Stated problem: Only one portion of the data is to be written out: from the line bearing "# Catch plate" through the line bearing "for body, members". Write it exactly as it appears.

Dataset:
[BEGIN]
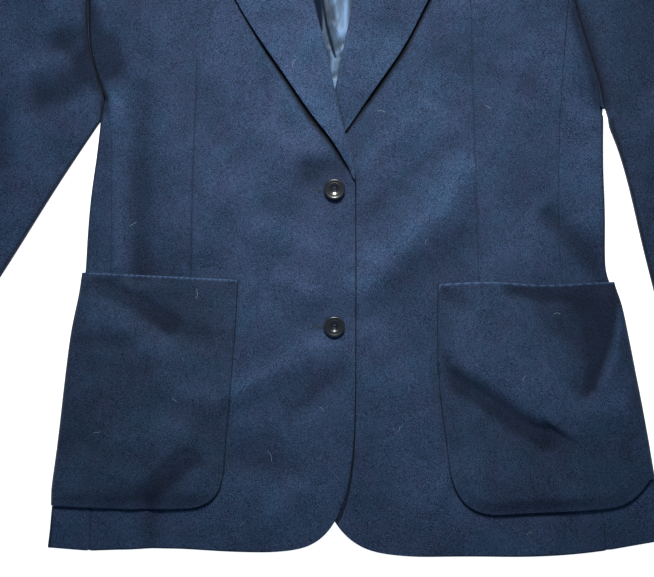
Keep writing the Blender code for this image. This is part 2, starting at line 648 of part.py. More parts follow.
GARMENT = bpy.data.objects.new("garment", None)
bpy.context.scene.collection.objects.link(GARMENT)

back("back_right", -1, RIGHT_ROWS, RIGHT_EDGE, RIGHT_UNDERARM, RIGHT_ARMHOLE)
back("back_left", 1, LEFT_ROWS, LEFT_EDGE, LEFT_UNDERARM, LEFT_ARMHOLE)
lining()
side_panel("side_right", -1, RIGHT_ROWS, RIGHT_EDGE, RIGHT_SIDE_SEAM, RIGHT_UNDERARM)
side_panel("side_left", 1, LEFT_ROWS, LEFT_EDGE, LEFT_SIDE_SEAM, LEFT_UNDERARM)
front("front_left", 1, LEFT_ROWS, LEFT_HEM, LEFT_SIDE_SEAM, LEFT_ARMHOLE, LEFT_ROLL, left_front_under)
front("front_right", -1, RIGHT_ROWS, RIGHT_HEM, RIGHT_SIDE_SEAM, RIGHT_ARMHOLE, RIGHT_ROLL,
      right_front_under)
lapel("lapel_left", 1, LEFT_LAPEL_EDGE, LEFT_ROLL, left_front_under)
lapel("lapel_right", -1, RIGHT_LAPEL_EDGE, RIGHT_ROLL, right_front_under)
collar()
pocket("pocket_right", -1, RIGHT_POCKET_INNER, RIGHT_POCKET_BOTTOM, RIGHT_POCKET_MOUTH, RIGHT_POCKET_SIDE,
       RIGHT_EDGE, right_front_under, RIGHT_POCKET_FOLDS)
pocket("pocket_left", 1, LEFT_POCKET_INNER, LEFT_POCKET_BOTTOM, LEFT_POCKET_MOUTH, LEFT_POCKET_SIDE,
       LEFT_EDGE, left_front_under, LEFT_POCKET_FOLDS)
right_plan = sleeve_plan(-1, RIGHT_SLEEVE_INNER, RIGHT_SLEEVE_OUTER, RIGHT_UNDERARM, RIGHT_ARMHOLE,
                         RIGHT_ROWS)
left_plan = sleeve_plan(1, LEFT_SLEEVE_INNER, LEFT_SLEEVE_OUTER, LEFT_UNDERARM, LEFT_ARMHOLE, LEFT_ROWS)
sleeve_upper("sleeve_upper_right", right_plan)
sleeve_under("sleeve_under_right", right_plan)
sleeve_upper("sleeve_upper_left", left_plan)
sleeve_under("sleeve_under_left", left_plan)
for button_name, spot in BUTTONS.items():
    button(button_name, spot)
centre_footprint()
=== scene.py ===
"""The looks of a women's navy wool blazer, laid flat and buttoned right over left.

Places on the garment are in millimetres in its own plane: X runs from the centre front to the wearer's
left, and Y from the lowest point of the hem to the collar. The frame gives where that plane's origin is.
Each piece of cloth is a finer copy of its plain solid. One height field lifts and creases every layer
above the back, so layers that lie on each other stay apart.
"""
import math
from typing import NamedTuple

import bmesh
import bpy
import numpy as np
from mathutils import Euler, Matrix, Vector
from mathutils.bvhtree import BVHTree
from mathutils.kdtree import KDTree


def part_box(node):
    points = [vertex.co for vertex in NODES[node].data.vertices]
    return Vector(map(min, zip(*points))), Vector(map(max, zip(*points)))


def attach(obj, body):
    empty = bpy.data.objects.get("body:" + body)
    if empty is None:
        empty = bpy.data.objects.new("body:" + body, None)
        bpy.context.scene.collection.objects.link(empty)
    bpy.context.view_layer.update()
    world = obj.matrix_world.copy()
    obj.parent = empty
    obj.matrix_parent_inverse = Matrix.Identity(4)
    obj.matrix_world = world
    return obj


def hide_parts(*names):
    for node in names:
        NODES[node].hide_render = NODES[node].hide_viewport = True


bl_info = {
    "name": "Navy blazer, laid flat",
    "version": (1, 0, 0),
    "blender": (4, 5, 0),
    "location": "3D View > Sidebar > Blazer",
    "description": "Dresses the plain solids of a flat wool blazer in cloth, satin, resin and thread",
    "category": "Object",
}

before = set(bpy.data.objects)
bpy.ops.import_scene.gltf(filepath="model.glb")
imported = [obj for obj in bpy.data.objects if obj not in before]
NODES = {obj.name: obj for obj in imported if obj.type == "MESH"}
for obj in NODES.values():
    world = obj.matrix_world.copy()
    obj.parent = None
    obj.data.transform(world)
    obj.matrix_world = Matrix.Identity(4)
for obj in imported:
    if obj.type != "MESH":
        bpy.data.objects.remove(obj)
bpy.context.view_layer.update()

# Sizes are in millimetres of the garment, unless a name or a comment says otherwise
MM = 0.001
CLOTH = 2.0                 # thickness of the wool in the solids
LINING = 1.0                # and of the satin

# The cloth's relief
DEEPEST = -1.6              # any lower, and a front would meet the back
HIGHEST = 8.0
LIFT_FROM = 1.5             # height of the solid where a layer starts to follow the relief
LIFT_TO = 4.3               # and where it follows it wholly
CREST = 6.0                 # height of the folds at which their painted light on ridges and painted shade in troughs are strongest
BUTTON_CALM = 26.0          # the cloth is held down this near a button
WAVES = ((170, 0.45), (120, 0.36), (84, 0.26), (58, 0.16), (40, 0.08))  # length and swing of each
WAVES_OF_A_LENGTH = 3
POCKET_HOLD = 16.0          # a pocket's own relief starts this far in from where it is sewn on
POCKET_FREE = 16.0          # its sides are sewn on up to this far below its mouth
MOUTH_BAND = 9.0            # height of the strip in which the rim of a pocket's mouth lies
LIT_AND_WORN_EDGE = 1.1             # width of the paler edge of that mouth: a painted highlight where its rim catches the light, and wear
LINING_MIDDLE = 0.7         # height of the satin's folds that is painted neither lighter nor darker
LINING_CREST = 8.0          # how much more than its height a fold of the satin is painted lighter on its ridge and darker beside it

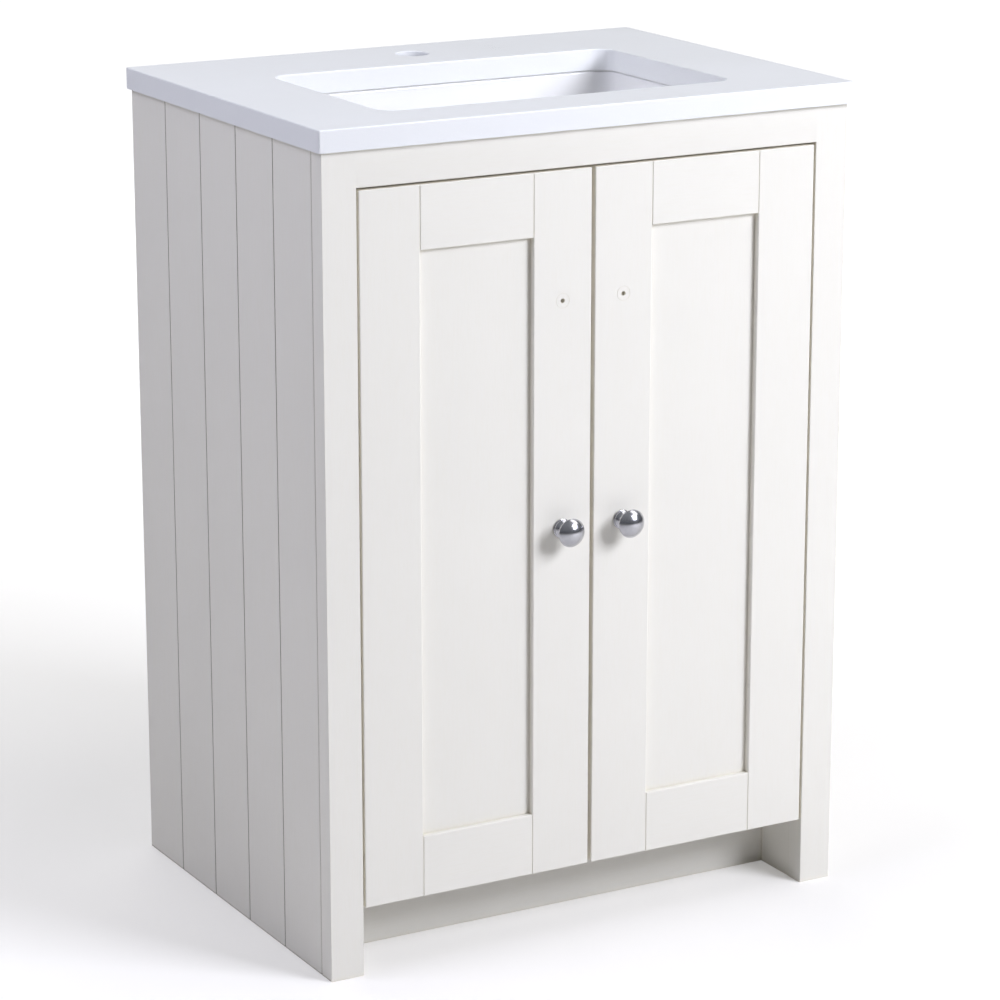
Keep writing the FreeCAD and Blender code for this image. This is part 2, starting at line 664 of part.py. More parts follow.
for name, side in SIDES:
    prefix = name + "_"
    flipped = side > 0
    hinge = door_stile(prefix + "hinge_stile", door_edge * side, flipped)
    cup_spots = [(d.cup_edge, z - d.door_z) for z in hinge_heights]
    drill(hinge, "+y", d.door_t, cup_spots, d.cup_r + d.cup_fit, d.door_t - d.cup_floor)
    cup_screw_spots = [(d.cup_screw_edge, z - d.door_z + rise) for z in hinge_heights
                       for rise in (-d.cup_screw_z, d.cup_screw_z)]
    drill(hinge, "+y", d.door_t, cup_screw_spots, d.screw_r, d.screw_l)

    meeting = door_stile(prefix + "meeting_stile", d.meeting_gap / 2 * side, not flipped)
    heights = [d.knob_z - d.door_z, d.spare_z - d.door_z]
    if not flipped:
        heights = [door_h - z for z in heights]
    centre_x = d.member_w / 2
    drill(meeting, "-y", 0, [(centre_x, heights[0])], d.knob_hole_r)
    drill(meeting, "-y", 0, [(centre_x, heights[1])], d.spare_r)

    def witness_ring(sk, spot=(centre_x, heights[1])):
        circles(sk, [spot], d.spare_ring_r)
        circles(sk, [spot], d.spare_ring_r - 0.4)

    pocket(meeting, "-y", 0, witness_ring, 0.25)

    rail_x = low_x(side, d.meeting_gap / 2 + d.member_w, d.meeting_gap / 2 + d.member_w + rail_len)
    door_rail(prefix + "top_rail", rail_x, d.door_z + door_h - d.door_rail_h, True)
    door_rail(prefix + "bottom_rail", rail_x, d.door_z, False)
    bite = d.tongue - 0.5
    board(prefix + "door_panel",
          (rail_len + bite * 2, d.panel_t, door_h - d.door_rail_h * 2 + bite * 2),
          (rail_x - bite, groove_y, d.door_z + d.door_rail_h - bite))

    # Hinge halves that swing with the door
    shells, hollows, pivots = [], [], []
    cup_x = (door_edge - d.cup_edge) * side
    pin_x = (door_edge - d.axis_edge) * side
    screw_x = (door_edge - d.cup_screw_edge) * side
    flange_far = d.door_t + cup_flange_t
    for z in hinge_heights:
        shells += [
            rod((cup_x, d.cup_floor, z), "+y", d.cup_r, flange_far - d.cup_floor),
            rod((cup_x, d.door_t, z), "+y", d.flange_cup_r, cup_flange_t),
            block(screw_x - 6, d.door_t, z - d.cup_screw_z - 6, dim(12), cup_flange_t,
                  d.cup_screw_z * 2 + 12),
        ]
        inner_floor = d.cup_floor + 0.8
        hollows += [
            rod((cup_x, inner_floor, z), "+y", d.cup_r - d.cup_wall, flange_far - inner_floor + 1),
            rod((pin_x, d.axis_depth, z - 20), "+z", d.pin_r, 40),
        ]
        hollows += [rod((screw_x, d.door_t - 1, z + rise), "+y", d.screw_r, 5)
                    for rise in (-d.cup_screw_z, d.cup_screw_z)]
        pivots.append(rod((pin_x, d.axis_depth, z - d.pin_half), "+z", d.pin_r, d.pin_half * 2))
    node(prefix + "hinge_cups", cut(fuse(shells), hollows))
    node(prefix + "hinge_pins", fuse(pivots))
    screws(prefix + "hinge_cup_screws",
           [(screw_x, flange_far, z + rise) for z in hinge_heights
            for rise in (-d.cup_screw_z, d.cup_screw_z)],
           ["-y"], head_h=dim(1.0))

    # Knob, turned in one piece and held by a screw from inside the door
    knob_x = (d.meeting_gap / 2 + centre_x) * side
    knob = node(prefix + "knob", doc.addObject("PartDesign::Body", prefix + "knob"))
    place(knob, knob_x, 0, d.knob_z, Rotation(Vector(1, 0, 0), 180))
    sk = sketch(knob, "XY")
    rise = d.knob_tip - d.knob_rim
    dome = (d.knob_r * d.knob_r + rise * rise) / (rise * 2)
    outline(sk, [
        (d.knob_screw_r, 0), (d.knob_base_r - 0.6, 0), (d.knob_base_r, 0.8), (d.knob_base_r, 1.8),
        (d.knob_base_r - 1.4, 3.2), (7, d.knob_rim - 4), (d.knob_r - 0.9, d.knob_rim - 1.4),
        (d.knob_r, d.knob_rim), (0, d.knob_tip), (0, 12), (d.knob_screw_r, 12),
    ], {4: (d.knob_neck, -1), 7: (dome, 1)})
    turned = knob.newObject("PartDesign::Revolution", "knob_turned")
    turned.Profile = sk
    turned.ReferenceAxis = (sk, ["V_Axis"])
    turned.Angle = 360
    sk.Visibility = False
    screws(prefix + "knob_screw", [(knob_x, d.door_t, d.knob_z)], ["-y"], shank_r=d.knob_screw_r,
           length=d.door_t + 11, head_r=4, head_h=2.4)

    # Catch plate and buffers on the inside face
    node(prefix + "strike_plate", block(
        low_x(side, dim(magnet_x - 8), dim(magnet_x + 8)), d.door_t, catch_z + 1, dim(16),
        d.strike_t, d.catch_h - 2))
    buffer_x = 42 * side
    node(prefix + "door_buffers", fuse([
        rod((dim(buffer_x), d.door_t, z), "+y", d.buffer_r, d.buffer_t)
        for z in (d.door_z + 14, d.door_z + door_h - 8)]))

# Check and write -----------------------------------------------------------------------------
doc.recompute()
faults = [obj.Name for obj in doc.Objects if {"Invalid", "Error"} & set(obj.State)]
faults += [obj.Label for obj in nodes
           if obj.Shape.isNull() or not obj.Shape.isValid() or not obj.Shape.Solids]
if faults:
    raise RuntimeError("not built: " + ", ".join(faults))
for obj in nodes:
    obj.Shape.exportStep("parts/%s.step" % obj.Label)
    print("%-26s solids %d  volume %.0f" % (obj.Label, len(obj.Shape.Solids), obj.Shape.Volume))
print(len(nodes), "nodes")
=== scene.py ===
import json
import math

import bmesh
import bpy
from mathutils import Matrix, Vector

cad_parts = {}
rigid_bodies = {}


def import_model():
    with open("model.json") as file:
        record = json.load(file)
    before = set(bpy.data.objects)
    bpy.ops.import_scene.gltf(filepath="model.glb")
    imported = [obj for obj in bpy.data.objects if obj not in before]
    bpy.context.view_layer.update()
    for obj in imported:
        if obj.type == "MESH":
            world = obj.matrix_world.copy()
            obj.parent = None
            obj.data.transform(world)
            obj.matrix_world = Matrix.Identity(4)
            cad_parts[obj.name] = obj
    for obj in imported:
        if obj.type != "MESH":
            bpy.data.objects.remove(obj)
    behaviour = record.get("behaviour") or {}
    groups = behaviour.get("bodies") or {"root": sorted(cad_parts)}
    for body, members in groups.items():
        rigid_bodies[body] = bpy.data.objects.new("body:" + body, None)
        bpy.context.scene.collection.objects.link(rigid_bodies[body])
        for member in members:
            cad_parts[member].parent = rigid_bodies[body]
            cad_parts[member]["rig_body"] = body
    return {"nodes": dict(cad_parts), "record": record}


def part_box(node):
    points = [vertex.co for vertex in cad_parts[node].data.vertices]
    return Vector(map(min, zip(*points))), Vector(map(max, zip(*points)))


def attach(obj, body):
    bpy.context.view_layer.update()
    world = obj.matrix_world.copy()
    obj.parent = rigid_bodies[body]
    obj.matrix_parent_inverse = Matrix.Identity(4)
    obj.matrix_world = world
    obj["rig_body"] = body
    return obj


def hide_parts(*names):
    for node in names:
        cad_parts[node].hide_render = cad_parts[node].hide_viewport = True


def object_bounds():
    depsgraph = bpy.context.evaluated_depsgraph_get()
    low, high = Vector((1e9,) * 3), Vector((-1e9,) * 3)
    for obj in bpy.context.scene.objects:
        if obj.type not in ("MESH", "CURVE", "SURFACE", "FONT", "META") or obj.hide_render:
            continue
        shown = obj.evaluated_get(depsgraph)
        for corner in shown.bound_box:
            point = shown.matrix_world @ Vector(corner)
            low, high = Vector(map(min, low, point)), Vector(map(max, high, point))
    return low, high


# Bathroom vanity cabinet: painted cupboard, solid-surface worktop, undermounted basin. Lengths are
# metres in the part's own frame: X to the right, Y towards the wall, Z up, floor at Z = 0.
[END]
Answer to the task:
    # Catch plate and buffers on the inside face
    node(prefix + "strike_plate", block(
        low_x(side, dim(magnet_x - 8), dim(magnet_x + 8)), d.door_t, catch_z + 1, dim(16),
        d.strike_t, d.catch_h - 2))
    buffer_x = 42 * side
    node(prefix + "door_buffers", fuse([
        rod((dim(buffer_x), d.door_t, z), "+y", d.buffer_r, d.buffer_t)
        for z in (d.door_z + 14, d.door_z + door_h - 8)]))

# Check and write -----------------------------------------------------------------------------
doc.recompute()
faults = [obj.Name for obj in doc.Objects if {"Invalid", "Error"} & set(obj.State)]
faults += [obj.Label for obj in nodes
           if obj.Shape.isNull() or not obj.Shape.isValid() or not obj.Shape.Solids]
if faults:
    raise RuntimeError("not built: " + ", ".join(faults))
for obj in nodes:
    obj.Shape.exportStep("parts/%s.step" % obj.Label)
    print("%-26s solids %d  volume %.0f" % (obj.Label, len(obj.Shape.Solids), obj.Shape.Volume))
print(len(nodes), "nodes")
=== scene.py ===
import json
import math

import bmesh
import bpy
from mathutils import Matrix, Vector

cad_parts = {}
rigid_bodies = {}


def import_model():
    with open("model.json") as file:
        record = json.load(file)
    before = set(bpy.data.objects)
    bpy.ops.import_scene.gltf(filepath="model.glb")
    imported = [obj for obj in bpy.data.objects if obj not in before]
    bpy.context.view_layer.update()
    for obj in imported:
        if obj.type == "MESH":
            world = obj.matrix_world.copy()
            obj.parent = None
            obj.data.transform(world)
            obj.matrix_world = Matrix.Identity(4)
            cad_parts[obj.name] = obj
    for obj in imported:
        if obj.type != "MESH":
            bpy.data.objects.remove(obj)
    behaviour = record.get("behaviour") or {}
    groups = behaviour.get("bodies") or {"root": sorted(cad_parts)}
    for body, members in groups.items():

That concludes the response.